◆ REQUIREMENTS:
Write the material out again in full, exactly.

● ● ● ●

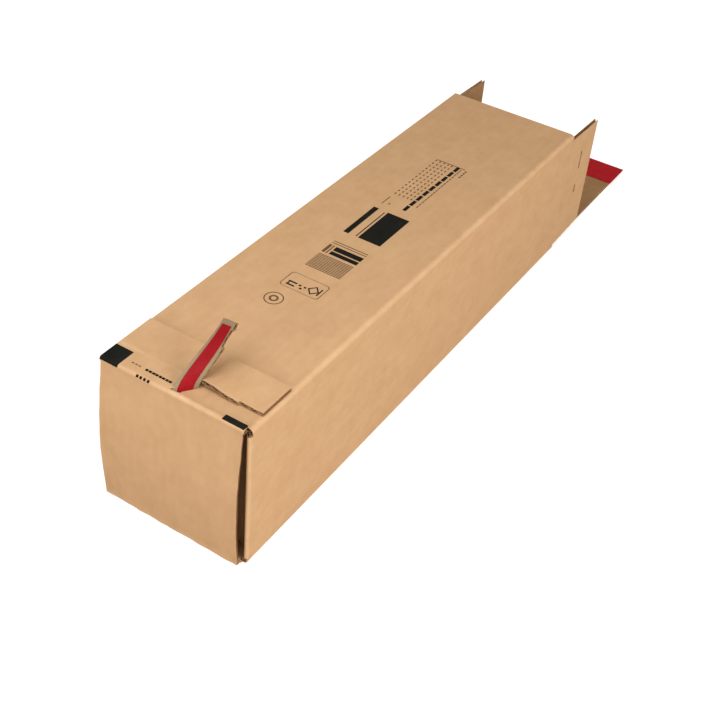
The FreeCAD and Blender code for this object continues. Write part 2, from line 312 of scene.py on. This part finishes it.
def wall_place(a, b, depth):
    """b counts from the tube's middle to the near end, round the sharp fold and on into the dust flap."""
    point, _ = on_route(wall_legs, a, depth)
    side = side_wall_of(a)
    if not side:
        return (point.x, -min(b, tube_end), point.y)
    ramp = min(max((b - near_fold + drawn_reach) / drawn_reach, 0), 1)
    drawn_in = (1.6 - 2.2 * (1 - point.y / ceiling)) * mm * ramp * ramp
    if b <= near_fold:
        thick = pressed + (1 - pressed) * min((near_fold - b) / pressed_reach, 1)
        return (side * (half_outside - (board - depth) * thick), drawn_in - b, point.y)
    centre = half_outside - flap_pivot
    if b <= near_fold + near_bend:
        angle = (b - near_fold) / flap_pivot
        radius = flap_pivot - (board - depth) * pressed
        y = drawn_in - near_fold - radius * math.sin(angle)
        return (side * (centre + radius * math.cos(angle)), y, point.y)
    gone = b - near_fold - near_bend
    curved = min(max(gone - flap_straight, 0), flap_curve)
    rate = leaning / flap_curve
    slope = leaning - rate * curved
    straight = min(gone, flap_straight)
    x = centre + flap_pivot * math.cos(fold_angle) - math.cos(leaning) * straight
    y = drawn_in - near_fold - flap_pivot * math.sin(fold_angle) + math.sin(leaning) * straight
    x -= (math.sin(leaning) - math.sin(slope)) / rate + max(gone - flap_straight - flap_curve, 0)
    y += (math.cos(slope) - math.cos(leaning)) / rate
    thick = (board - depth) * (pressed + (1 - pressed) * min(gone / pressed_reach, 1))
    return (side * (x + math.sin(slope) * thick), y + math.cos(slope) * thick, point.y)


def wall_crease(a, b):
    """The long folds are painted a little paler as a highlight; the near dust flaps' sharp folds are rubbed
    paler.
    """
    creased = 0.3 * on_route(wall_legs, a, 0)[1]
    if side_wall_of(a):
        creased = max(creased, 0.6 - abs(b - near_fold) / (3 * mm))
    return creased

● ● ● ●

◆ THE RESULT:
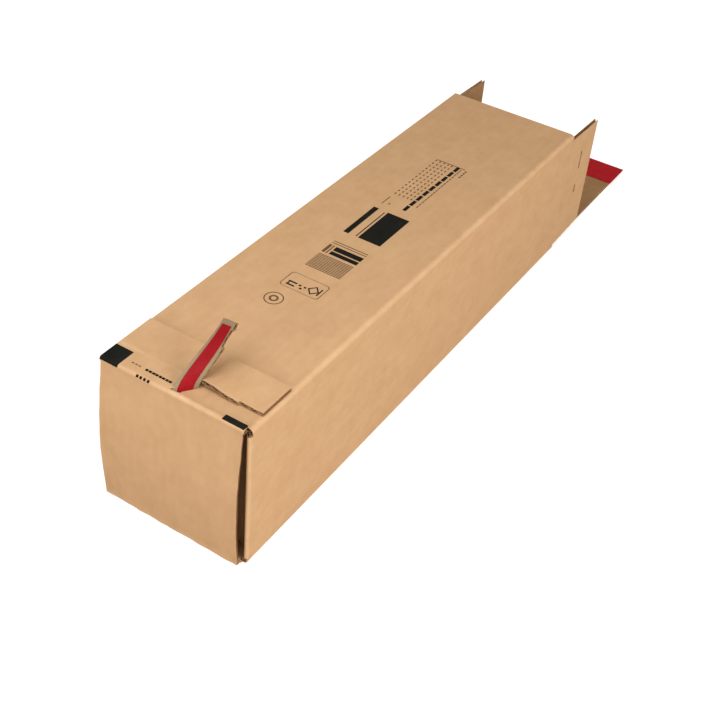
The FreeCAD and Blender code for this object continues. Write part 2, from line 312 of scene.py on. This part finishes it.
def wall_place(a, b, depth):
    """b counts from the tube's middle to the near end, round the sharp fold and on into the dust flap."""
    point, _ = on_route(wall_legs, a, depth)
    side = side_wall_of(a)
    if not side:
        return (point.x, -min(b, tube_end), point.y)
    ramp = min(max((b - near_fold + drawn_reach) / drawn_reach, 0), 1)
    drawn_in = (1.6 - 2.2 * (1 - point.y / ceiling)) * mm * ramp * ramp
    if b <= near_fold:
        thick = pressed + (1 - pressed) * min((near_fold - b) / pressed_reach, 1)
        return (side * (half_outside - (board - depth) * thick), drawn_in - b, point.y)
    centre = half_outside - flap_pivot
    if b <= near_fold + near_bend:
        angle = (b - near_fold) / flap_pivot
        radius = flap_pivot - (board - depth) * pressed
        y = drawn_in - near_fold - radius * math.sin(angle)
        return (side * (centre + radius * math.cos(angle)), y, point.y)
    gone = b - near_fold - near_bend
    curved = min(max(gone - flap_straight, 0), flap_curve)
    rate = leaning / flap_curve
    slope = leaning - rate * curved
    straight = min(gone, flap_straight)
    x = centre + flap_pivot * math.cos(fold_angle) - math.cos(leaning) * straight
    y = drawn_in - near_fold - flap_pivot * math.sin(fold_angle) + math.sin(leaning) * straight
    x -= (math.sin(leaning) - math.sin(slope)) / rate + max(gone - flap_straight - flap_curve, 0)
    y += (math.cos(slope) - math.cos(leaning)) / rate
    thick = (board - depth) * (pressed + (1 - pressed) * min(gone / pressed_reach, 1))
    return (side * (x + math.sin(slope) * thick), y + math.cos(slope) * thick, point.y)


def wall_crease(a, b):
    """The long folds are painted a little paler as a highlight; the near dust flaps' sharp folds are rubbed
    paler.
    """
    creased = 0.3 * on_route(wall_legs, a, 0)[1]
    if side_wall_of(a):
        creased = max(creased, 0.6 - abs(b - near_fold) / (3 * mm))
    return creased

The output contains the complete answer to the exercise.